Last year, Kuwait said it would be ready to buy up to 200 mcf/day of gas from Baghdad.

Iraqi oil ministry spokesman Jihad said volumes could start at 50 mcf/d rising gradually to 200 mcf/d.

Iraq’s gas reserves of 3.7 trillion cubic meters rank as 12th largest in the world but represent only a tenth of those of Iran, the world’s largest.

It extracts large quantities of gas together with oil, however, and that gas is currently being flared.

Iraq’s gas development plans have long focused on the Basra gas company, a $17 billion, 25-year project in which Iraq has 51 percent, Shell owns 44 percent and Japan’s Mitsubishi Corp (8058.T) 5 percent.

The project was designed to aggregate gas from fields in the south including West Qurna 1 operated by Exxon Mobil Corp (XOM.N), Zubair operated by Italy’s ENI (ENI.MI) and BP’s Rumaila.
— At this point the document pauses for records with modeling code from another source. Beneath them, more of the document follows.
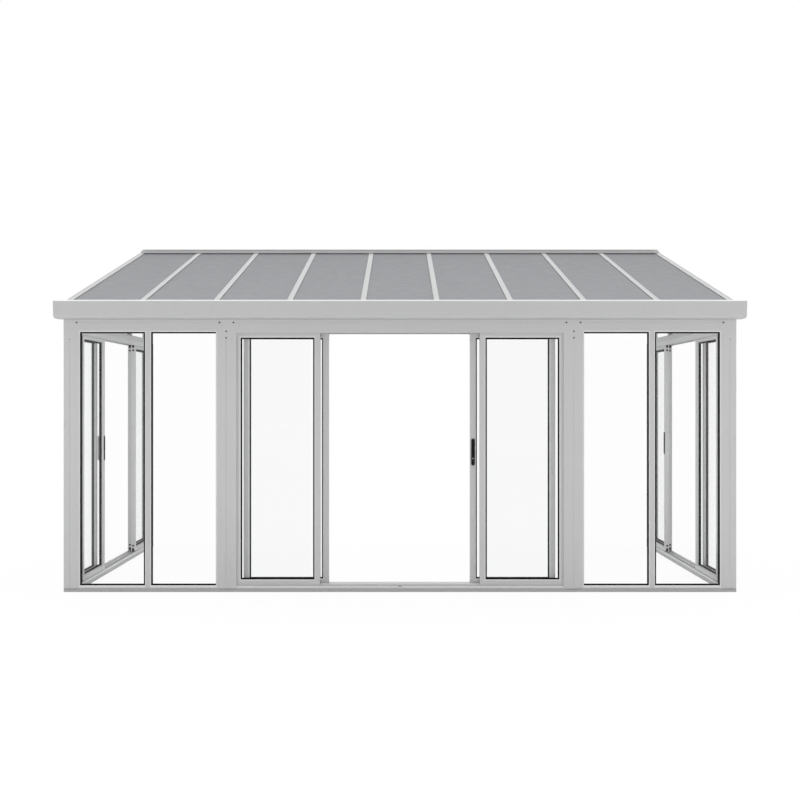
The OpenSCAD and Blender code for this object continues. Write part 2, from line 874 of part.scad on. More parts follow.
// Black strips under the edges of each cap, where a panel lies below
module cap_gasket(edge_x) {
    leg = 18;
    block([edge_x, -eaves_l + leg, gasket_z], [edge_x + gasket_w, hood_start, cap_z]);
}

module cap_gaskets() {
    color("black") on_slope() {
        for (x = rafter_xs, edge_x = [-rafter_w / 2, rafter_w / 2 - gasket_w])
            cap_gasket(x + edge_x);
        at_ends() cap_gasket(-verge_in);
    }
}

// A cap has two low shoulders and a shallow valley between them
module cap_section() {
    edge = 2;
    valley = rafter_w * 0.16;
    sink = 1.2;
    half = rafter_w / 2;
    polygon([[-half, cap_z], [half, cap_z], [half, cap_top - edge],
             [half - edge, cap_top], [valley + edge, cap_top], [valley, cap_top - sink],
             [-valley, cap_top - sink], [-valley - edge, cap_top],
             [-half + edge, cap_top], [-half, cap_top - edge]]);
}

// The cap of the right-hand end rafter falls outwards and turns down at its edge
module verge_section() {
    edge = 2;
    fall = 2.5;
    leg_t = 3;
    polygon([[-verge_in, cap_z], [verge_edge - leg_t, cap_z],
             [verge_edge - leg_t, cap_z - verge_drop], [verge_edge, cap_z - verge_drop],
             [verge_edge, cap_top - fall], [0, cap_top], [-verge_in + edge, cap_top],
             [-verge_in, cap_top - edge]]);
}

// The end caps run on to the house wall, and the others end under the hood
module rafter_caps() {
    under_hood = 40;
    color("gainsboro") on_slope() {
        for (x = rafter_xs) translate([x, 0, 0])
            run_y(-eaves_l, hood_start + under_hood) cap_section();
        at_ends() run_y(-eaves_l, slope_l) verge_section();
    }
}

// ---- Wall plate ----

// The hood over the panels' ends and the flat top, against the house wall
module plate_upper_section() {
    inner = wall_depth - plate_t;
    polygon([[hood_y, hood_foot], [hood_y + hood_t, hood_foot],
             [hood_y + hood_t, hood_foot + hood_lip - hood_t], [step_y, hood_z - hood_t],
             [inner, hood_z - hood_t], [inner, under_rafter(wall_depth)],
             [wall_depth, under_rafter(wall_depth)], [wall_depth, hood_z + plate_step],
             [step_y, hood_z + plate_step], [step_y, hood_z], [hood_y, hood_foot + hood_lip]]);
}

// Between the gables the back reaches lower and carries the rafters' shelf
module plate_lower_section() {
    inner = wall_depth - plate_t;
    nose = wall_depth - shelf_d;
    shelf_t = 7;
    foot = under_rafter(wall_depth) - plate_foot;
    polygon([[wall_depth, foot], [wall_depth, under_rafter(wall_depth) + EPS],
             [inner, under_rafter(wall_depth) + EPS], [inner, under_rafter(inner)],
             [nose, under_rafter(nose)], [nose, under_rafter(nose) - shelf_t],
             [inner, under_rafter(inner) - shelf_t - 8], [inner, foot]]);
}

module wall_plate() {
    hole_z = over_rafter(wall_depth, panel_z / 2);
    color("silver") on_front() difference() {
        union() {
            run_x(-half_w, half_w) plate_upper_section();
            run_x(-half_w + post_w, half_w - post_w) plate_lower_section();
        }
        run_x(-half_w + plate_block, half_w - plate_block)
            translate([step_y - EPS, hood_z]) square([plate_groove_d + EPS, plate_groove_h]);
        for (x = bay_xs)
            translate([x, wall_depth - plate_t - EPS, hole_z]) rotate([-90, 0, 0])
                cylinder(r = fixing_r, h = plate_t + 2 * EPS);
    }
}

// ---- Gables ----

// Distances behind the wall's face: the frame's ends and its bars, which
// stand over the meeting stiles and the middle of the doors below
gable_from = beam_depth;
gable_to = wall_depth;
door_mid = post_w + half_door;
bar_offset = fixed_x + leaf_rail / 2;
gable_bars = [door_mid - bar_offset, door_mid, door_mid + bar_offset];
gable_cuts = concat([gable_from + gable_end - gable_bar / 2], gable_bars,
                    [gable_to - gable_end + gable_bar / 2]);

// One light between two bars, grown by edge on every side
module gable_light(i, edge) {
    a = gable_cuts[i] + gable_bar / 2 - edge;
    b = gable_cuts[i + 1] - gable_bar / 2 + edge;
    foot = wall_h + gable_foot - edge;
    drop = gable_head - edge;
    polygon([[a, foot], [b, foot], [b, over_rafter(b, -drop)], [a, over_rafter(a, -drop)]]);
}

gable_lip = (post_w - glazing_t) / 2;

// Runs a gable section through part of the wall's thickness, on both sides
module on_gables(y0, y1) {
    on_front() for (side = SIDES)
        if (side < 0) run_x(-half_w + y0, -half_w + y1) children();
        else run_x(half_w - y1, half_w - y0) children();
}

module gable_frames() {
    color("silver") difference() {
        on_gables(0, post_w)
            polygon([[gable_from, wall_h], [gable_to, wall_h],
                     [gable_to, under_rafter(gable_to)],
                     [gable_from, under_rafter(gable_from)]]);
        on_gables(-EPS, post_w + EPS)
            for (i = [0:3]) gable_light(i, 0);
        on_gables(gable_lip, gable_lip + glazing_t)
            for (i = [0:3]) gable_light(i, pocket_edge);
    }
}

module gable_panes() {
    color("azure", 0.4) on_gables(gable_lip + seal_t, gable_lip + seal_t + pane_t)
        for (i = [0:3]) gable_light(i, pane_edge);
}

module gable_seals() {
    color("black")
        for (y = [gable_lip, gable_lip + seal_t + pane_t])
            on_gables(y, y + seal_t)
                for (i = [0:3]) difference() {
                    gable_light(i, seal_edge);
                    gable_light(i, -seal_show);
                }
}

// ---- Nodes ----

base_rail_front();
base_rail_sides();
corner_posts();
window_frames();
window_panes();
window_seals();
door_heads();
door_sills();
door_jambs();
fixed_leaf_frames();
fixed_leaf_panes();
fixed_leaf_seals();
on_front() door_leaf(-1);  // front_left_leaf
on_front() door_pane(-1);  // front_left_pane
on_front() door_seals(-1);  // front_left_seals
on_front() door_leaf(1);  // front_right_leaf
on_front() door_pane(1);  // front_right_pane
on_front() door_seals(1);  // front_right_seals
on_left() door_leaf(1);  // left_front_leaf
on_left() door_pane(1);  // left_front_pane
on_left() door_seals(1);  // left_front_seals
on_left() door_leaf(-1);  // left_rear_leaf
on_left() door_pane(-1);  // left_rear_pane
on_left() door_seals(-1);  // left_rear_seals
on_right() door_leaf(-1);  // right_front_leaf
on_right() door_pane(-1);  // right_front_pane
on_right() door_seals(-1);  // right_front_seals
on_right() door_leaf(1);  // right_rear_leaf
on_right() door_pane(1);  // right_rear_pane
on_right() door_seals(1);  // right_rear_seals
on_front() handle();  // front_handle
on_left() handle();  // left_handle
on_right() handle();  // right_handle
eaves_beam();
gutter();
gutter_floor();
gutter_back();
gutter_end_caps();
rafters();
roof_panels();
panel_closers();
cap_gaskets();
rafter_caps();
wall_plate();
gable_frames();
gable_panes();
gable_seals();
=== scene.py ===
# %% [markdown]
# # A lean-to conservatory
# The frames, glass, doors, gutter and roof come from an exact CAD model in real
# metres. This lesson gives every one of them a finish, and adds the small parts
# that are too fine for the CAD model: glazing beads, spacer bars, screws, covers,
# key plugs and brush seals. Then it lights the whole and looks at it from the
# garden.

# %% Load the CAD frame
import json
import math
from collections import defaultdict
import bmesh
import bpy
from mathutils import Matrix, Vector


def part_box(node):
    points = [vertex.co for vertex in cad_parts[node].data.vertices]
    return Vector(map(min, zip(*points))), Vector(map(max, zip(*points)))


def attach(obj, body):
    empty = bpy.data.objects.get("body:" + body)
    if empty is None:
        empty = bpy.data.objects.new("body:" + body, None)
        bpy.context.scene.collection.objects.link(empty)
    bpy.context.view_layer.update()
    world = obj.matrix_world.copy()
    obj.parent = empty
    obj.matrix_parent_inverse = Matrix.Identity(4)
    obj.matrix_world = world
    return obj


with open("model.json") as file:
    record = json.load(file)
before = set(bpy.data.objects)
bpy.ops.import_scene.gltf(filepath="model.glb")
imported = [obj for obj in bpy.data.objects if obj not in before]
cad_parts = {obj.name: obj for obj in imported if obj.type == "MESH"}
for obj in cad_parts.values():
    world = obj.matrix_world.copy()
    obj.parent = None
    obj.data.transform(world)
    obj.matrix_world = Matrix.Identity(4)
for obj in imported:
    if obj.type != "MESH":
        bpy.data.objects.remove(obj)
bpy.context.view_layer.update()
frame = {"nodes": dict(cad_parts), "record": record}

# %% [markdown]
# ## Measures taken from the CAD model
# A CAD node may hold several separate solids, such as the six jambs of the
# three door sets. Small parts go on to single solids, so a helper finds the
# box of each one. It merges a copy of the mesh, then walks from vertex to
# vertex along the edges until a solid is complete. The boxes are sorted, so that
# they come in the same order each time. Reading the places from the model is
# better than typing them, because they stay right if the model changes.

# %% Boxes of the separate solids in a node
def solid_boxes(node):
    """The lowest and highest corner of each separate solid of a CAD node."""
    shape = bmesh.new()
    shape.from_mesh(frame["nodes"][node].data)
    bmesh.ops.remove_doubles(shape, verts=shape.verts, dist=0.00002)
    waiting = set(shape.verts)
    boxes = []
    while waiting:
        reached = [waiting.pop()]
        points = []
        while reached:
            vert = reached.pop()
            points.append(vert.co.copy())
            for edge in vert.link_edges:
                other = edge.other_vert(vert)
                if other in waiting:
                    waiting.discard(other)
                    reached.append(other)
        low = Vector([min(p[i] for p in points) for i in range(3)])
        high = Vector([max(p[i] for p in points) for i in range(3)])
        boxes.append((low, high))
    shape.free()
    boxes.sort(key=lambda box: tuple(box[0]))
    return boxes


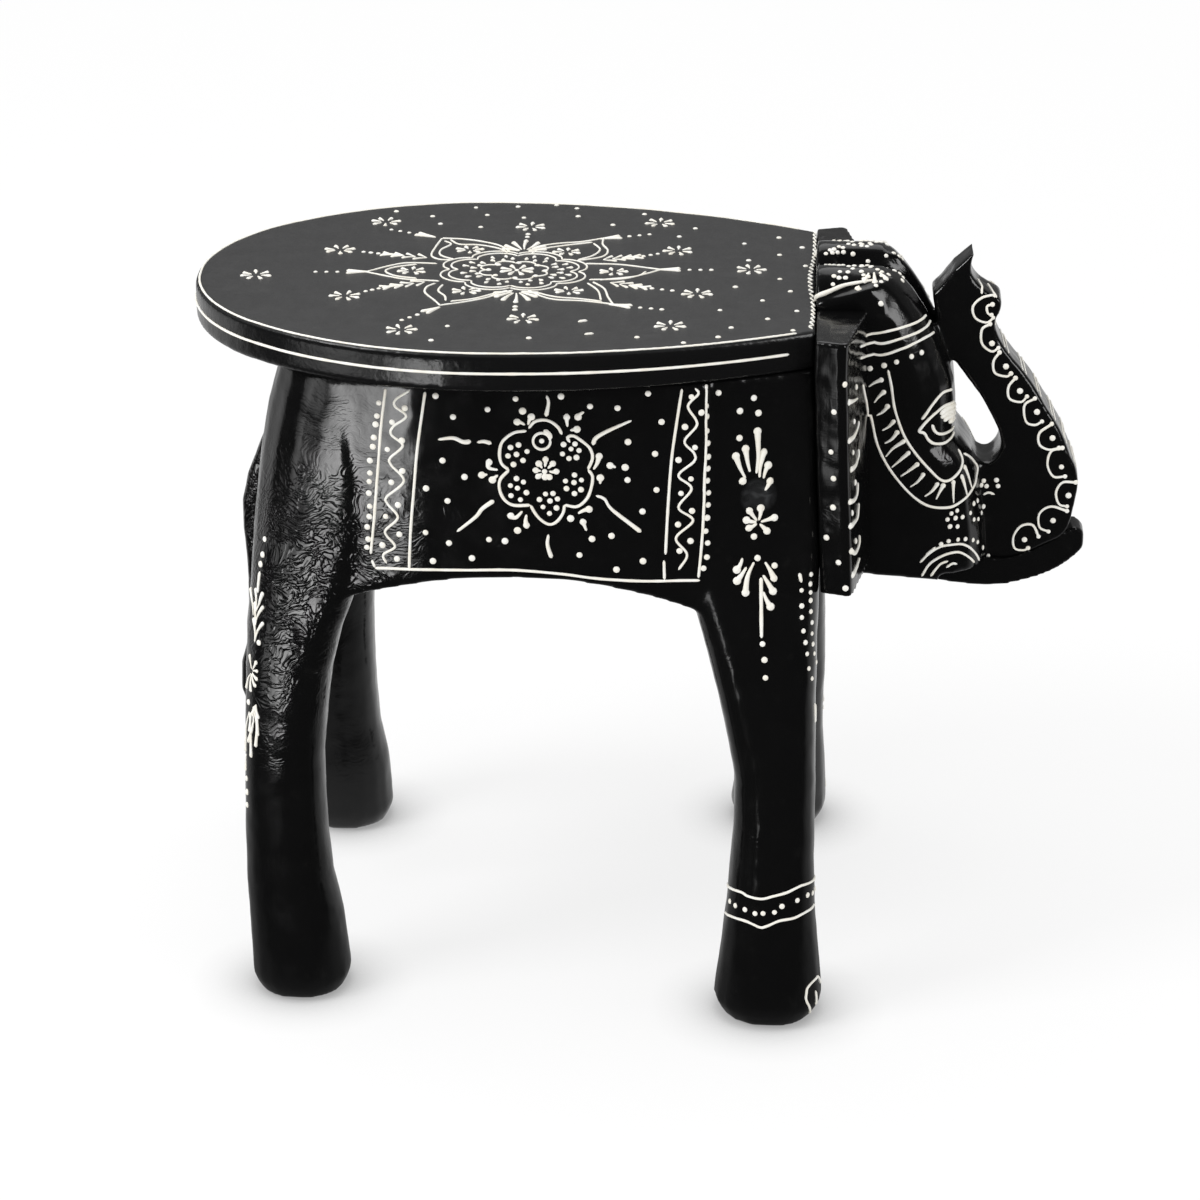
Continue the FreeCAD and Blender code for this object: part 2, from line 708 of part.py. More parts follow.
def trunk_taper(half):
    """A wedge seen from the front, full at the root and thinner at the tip."""
    low = chin_height - size("jaw_depth")
    middle = chin_height + trunk_height * TRUNK_FULL_SHARE
    tip = size("trunk_tip_thickness") / 2
    start = face_place - all_length / 2
    outline = [(half, low), (half, middle), (tip, trunk_top)]
    outline.extend([(-tip, trunk_top), (-half, middle), (-half, low)])
    points = [Vector(start, across, height) for across, height in outline]
    return Part.Face(closed_wire(points)).extrude(FORWARD * all_length)


def make_jaw(head, trunk):
    """The lower lip: a crescent under the trunk, narrowing to a rounded tip."""
    half = size("jaw_half_width")
    outline = []
    for shares in (JAW_UNDER_SHARES, JAW_TIP_SHARES, JAW_UPPER_SHARES):
        points = []
        for reach, level in shares:
            along = face_place + reach * size("jaw_reach")
            points.append((along, jaw_bottom + level * size("jaw_depth")))
        outline.extend(smooth_line(side_view(points, -half)))
    lip = slab(outline, half).common(jaw_plan(half))
    return with_holes(lip.cut(head).cut(trunk), jaw_pins())


def jaw_plan(half):
    """The upright space of the lip seen from above, narrowing from its root to its tip."""
    start = face_place - size("jaw_tuck")
    length = size("jaw_reach") + size("jaw_tuck")
    floor = jaw_bottom - size("overrun")
    right = [Vector(start + reach * length, -wide * half, floor) for reach, wide in JAW_PLAN_SHARES]
    right = smooth_line(right)
    left = [Vector(point.x, -point.y, point.z) for point in reversed(right)]
    return Part.Face(closed_wire(right + left)).extrude(UP * trunk_height)


def make_tail(core):
    """The tail: a strip that leaves the rump, hangs free and ends in a tuft."""
    span = tail_top_height - tail_end_height
    sections = []
    for level, offset, thick, wide in even_rows(TAIL_SHARES, TAIL_LEVEL_COUNT):
        height = tail_end_height + level * span
        half = thick * size("tail_thickness") / 2
        middle = rump_place(height) - offset * size("tail_thickness") - half / 2
        across = wide * size("tail_width") / 2
        corners = [
            Vector(middle - half, -across, height),
            Vector(middle + half, -across, height),
            Vector(middle + half, across, height),
            Vector(middle - half, across, height),
        ]
        radii = [half * TAIL_ROUND_SHARE] * 4
        sections.append(rounded_section(corners, radii, (SMALL_CORNER_COUNT,) * 4))
    strip = Part.makeLoft(sections, True, True)
    return with_holes(strip.cut(core), tail_pins())


def seat_outline(sketch):
    """Arcs of the oval seat, tangent where they meet, and its straight front edge."""
    half_width = size("seat_width") / 2
    front_half = size("seat_front_width") / 2
    widest = joint_top - size("seat_widest_place")
    end_radius = half_width - size("seat_end_relief")
    reach = size("seat_length") - size("seat_widest_place")
    offset = reach - end_radius
    side_radius = (offset ** 2 + half_width ** 2 - end_radius ** 2) / (2 * (half_width - end_radius))
    narrowing = half_width - front_half
    front_radius = (size("seat_widest_place") ** 2 + narrowing ** 2) / (2 * narrowing)
    end_centre = Vector(widest - offset, 0, 0)
    turn = math.atan2(side_radius - half_width, offset)
    front_turn = math.asin(size("seat_widest_place") / front_radius)
    quarter = math.pi / 2
    left_side = Vector(widest, half_width - side_radius, 0)
    right_side = Vector(widest, side_radius - half_width, 0)
    left_front = Vector(widest, half_width - front_radius, 0)
    right_front = Vector(widest, front_radius - half_width, 0)
    arcs = [
        (left_front, front_radius, quarter - front_turn, quarter),
        (left_side, side_radius, quarter, math.pi - turn),
        (end_centre, end_radius, math.pi - turn, math.pi + turn),
        (right_side, side_radius, math.pi + turn, 3 * quarter),
        (right_front, front_radius, 3 * quarter, 3 * quarter + front_turn),
    ]
    for centre, radius, start, end in arcs:
        circle = Part.Circle(centre, UP, radius)
        sketch.addGeometry(Part.ArcOfCircle(circle, start, end), False)
    front = Part.LineSegment(Vector(joint_top, -front_half, 0), Vector(joint_top, front_half, 0))
    sketch.addGeometry(front, False)
    for index in range(len(arcs)):
        sketch.addConstraint(coincident(index, 2, (index + 1), 1))
    sketch.addConstraint(coincident(5, 2, 0, 1))
    return sketch


def coincident(first, first_end, second, second_end):
    return Sketcher.Constraint("Coincident", first, first_end, second, second_end)


def base_plane(body):
    """The body's own level plane."""
    for feature in body.Origin.OriginFeatures:
        if feature.Role == "XY_Plane":
            return feature
    raise RuntimeError("the body has no level plane")


def make_board():
    """The seat plank, padded from its outline, with blind holes for its dowels and eased edges."""
    body = DOCUMENT.addObject("PartDesign::Body", "seat_board_body")
    outline = body.newObject("Sketcher::SketchObject", "seat_outline")
    outline.AttachmentSupport = (base_plane(body), "")
    outline.MapMode = "FlatFace"
    seat_outline(outline)
    pad = body.newObject("PartDesign::Pad", "plank")
    pad.Profile = outline
    pad.setExpression("Length", "sizes.board_thickness")
    DOCUMENT.recompute()
    before = pad.Shape.Volume
    holes = body.newObject("Sketcher::SketchObject", "dowel_holes")
    holes.AttachmentSupport = (base_plane(body), "")
    holes.MapMode = "FlatFace"
    for start, way, radius, length in seat_dowels():
        foot = Vector(start.x, start.y, 0)
        outline = ring(foot, FORWARD, LEFTWARD, radius + size("dowel_play"), DOWEL_SIDE_COUNT)
        for edge in outline.Edges:
            flat = Part.LineSegment(edge.Vertexes[0].Point, edge.Vertexes[1].Point)
            holes.addGeometry(flat, False)
    pocket = body.newObject("PartDesign::Pocket", "dowel_pockets")
    pocket.Profile = holes
    pocket.setExpression("Length", "sizes.seat_dowel_grip + sizes.dowel_play")
    pocket.Reversed = True
    DOCUMENT.recompute()
    if not pocket.Shape.Volume < before:
        raise RuntimeError("the dowel pockets cut nothing")
    rim = []
    for index, edge in enumerate(pocket.Shape.Edges, start=1):
        middle = edge.valueAt((edge.FirstParameter + edge.LastParameter) / 2)
        level = abs(edge.tangentAt(edge.FirstParameter).z) < 0.5
        on_arc = hasattr(edge.Curve, "Radius") and edge.Curve.Radius > size("seat_width") / 4
        if level and on_arc:
            rim.append(f"Edge{index}")
    bevel = body.newObject("PartDesign::Chamfer", "eased_edges")
    bevel.Base = (pocket, rim)
    bevel.setExpression("Size", "sizes.board_edge_bevel")
    body.Tip = bevel
    body.Placement = FreeCAD.Placement(Vector(0, 0, board_underside), FreeCAD.Rotation())
    DOCUMENT.recompute()
    body.Label = "seat_board"
    return body


def add_piece(name, shape):
    """A carved piece, as a feature of the document with its own label."""
    piece = DOCUMENT.addObject("Part::Feature", name)
    piece.Shape = shape
    piece.Label = name
    return piece


def add_dowels(name, rows, radius_alias):
    """A set of like dowels, each a whittled prism whose radius is bound to the sheet."""
    prisms = []
    for number, (start, way, radius, length) in enumerate(rows, start=1):
        prism = DOCUMENT.addObject("Part::Prism", f"{name}_{number}")
        prism.Polygon = DOWEL_SIDE_COUNT
        prism.setExpression("Circumradius", f"sizes.{radius_alias}")
        prism.Height = length
        prism.Placement = FreeCAD.Placement(start, FreeCAD.Rotation(UP, way))
        prisms.append(prism)
    group = DOCUMENT.addObject("Part::Compound", name)
    group.Links = prisms
    group.Label = name
    return group


def make_pieces():
    """Every sub-part of the stool, in the order in which it is put together."""
    core = make_core()
    head = make_head()
    trunk = make_trunk(head)
    pieces = [make_board()]
    pieces.append(add_piece("body_core", core))
    pieces.append(add_piece("side_right", make_side(-1)))
    pieces.append(add_piece("side_left", make_side(1)))
    pieces.append(add_piece("head_block", head))
    pieces.append(add_piece("trunk", trunk))
    pieces.append(add_piece("lower_jaw", make_jaw(head, trunk)))
    pieces.append(add_piece("ear_right", make_ear(-1)))
    pieces.append(add_piece("ear_left", make_ear(1)))
    pieces.append(add_piece("tail", make_tail(core)))
    pieces.append(add_dowels("seat_dowels", seat_dowels(), "dowel_radius"))
    pieces.append(add_dowels("side_dowels", side_dowels(), "dowel_radius"))
    pieces.append(add_dowels("neck_dowels", neck_dowels(), "dowel_radius"))
    pieces.append(add_dowels("ear_dowels", ear_dowels(-1) + ear_dowels(1), "small_dowel_radius"))
    pieces.append(add_dowels("trunk_dowels", trunk_dowels(), "small_dowel_radius"))
    pieces.append(add_dowels("jaw_pins", jaw_pins(), "pin_radius"))
    pieces.append(add_dowels("tail_pin", tail_pins(), "pin_radius"))
    return pieces


def check_document(pieces):
    """Stop if an object failed or a piece is empty or broken."""
    for item in DOCUMENT.Objects:
        if "Invalid" in item.State or "Error" in item.State:
            raise RuntimeError(f"{item.Name} failed: {item.State}")
    for piece in pieces:
        shape = piece.Shape
        if shape.isNull() or not shape.isValid() or not shape.Solids:
            raise RuntimeError(f"{piece.Label} has no valid solid")


def export_pieces(pieces):
    os.makedirs("parts", exist_ok=True)
    for piece in pieces:
        piece.Shape.exportStep(f"parts/{piece.Label}.step")
        box = piece.Shape.BoundBox
        volume = piece.Shape.Volume / 1000
        print(f"{piece.Label:14s} solids {len(piece.Shape.Solids)} volume {volume:8.2f} cm3")
        print(f"    x {box.XMin:.1f} {box.XMax:.1f} y {box.YMin:.1f} {box.YMax:.1f}")
        print(f"    z {box.ZMin:.1f} {box.ZMax:.1f}")


PIECES = make_pieces()
DOCUMENT.recompute()
check_document(PIECES)
export_pieces(PIECES)
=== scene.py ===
# %% [markdown]
# A carved elephant stool, black lacquer with raised cream dots and lines. The box is kept
# straight away, because the finished looks may not outgrow it.

# %% Load the frame
import bpy, bmesh
import math, random
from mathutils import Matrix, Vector, noise
from mathutils.bvhtree import BVHTree


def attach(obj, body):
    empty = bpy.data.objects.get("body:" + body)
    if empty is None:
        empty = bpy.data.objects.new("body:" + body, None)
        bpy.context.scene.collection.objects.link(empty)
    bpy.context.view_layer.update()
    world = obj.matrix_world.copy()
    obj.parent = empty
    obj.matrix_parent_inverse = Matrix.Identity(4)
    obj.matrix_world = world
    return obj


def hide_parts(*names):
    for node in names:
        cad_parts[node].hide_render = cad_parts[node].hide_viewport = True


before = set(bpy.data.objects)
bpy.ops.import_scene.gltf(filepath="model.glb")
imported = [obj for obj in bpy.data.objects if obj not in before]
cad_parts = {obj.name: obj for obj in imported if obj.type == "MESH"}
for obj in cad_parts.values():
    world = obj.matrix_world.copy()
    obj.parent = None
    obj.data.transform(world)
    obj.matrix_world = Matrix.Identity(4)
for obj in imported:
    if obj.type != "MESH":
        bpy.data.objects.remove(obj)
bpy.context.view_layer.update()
MM = 0.001
print("nodes:", ", ".join(sorted(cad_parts)))

# %% [markdown]
# The photograph looks at the stool's right side from a little above, with a long lens from
# 1.8 m away. A camera at the same place gives the same perspective, so the render and the
# photograph can be laid side by side.

# %% Camera
CAMERA_PLACE = Vector((0.06996, -1.57531, 0.81195))
CAMERA_TARGET = Vector((-0.01898, 0.0, 0.14898))
camera_data = bpy.data.cameras.new("photo_view")
camera_data.lens = 115.75
camera_data.sensor_width = 36.0
camera = bpy.data.objects.new("photo_view", camera_data)
camera.location = CAMERA_PLACE
aim = CAMERA_TARGET - camera.location
camera.rotation_euler = aim.to_track_quat("-Z", "Y").to_euler()
bpy.context.scene.collection.objects.link(camera)
bpy.context.scene.camera = camera
print("camera distance", round(aim.length, 3), "m")

# %% [markdown]
# ## Places in the photograph
# The places of the cream paint were read in enlarged parts of the photograph, and some
# were moved. A scratch script then worked out the lists further on, which give them in the
# photograph's pixels, across and down from its top left corner, mostly to half a pixel. The way
# from the camera through such a place meets the stool where the mark lies: on the level seat
# top, on the upright flank, or on the sawn blocks of the frame.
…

“Shell’s main aim was always to develop an LNG terminal and ultimately a petchem complex in Iraq,” said a Shell insider who worked on the gas project.

With Iraq refusing to agree on a gas price with Shell, the project has hit a major impasse, industry sources said. Talks have also been complicated by Shell pulling out of the Majnoon oil fields earlier this year.

“Iraq is furious at Shell and prospects don’t look that great for the Basra gas company,” one Iraqi industry source said.

Asked about the negotiations, both Shell and the Iraqi oil ministry said discussions were ongoing and both sides remained committed to the project.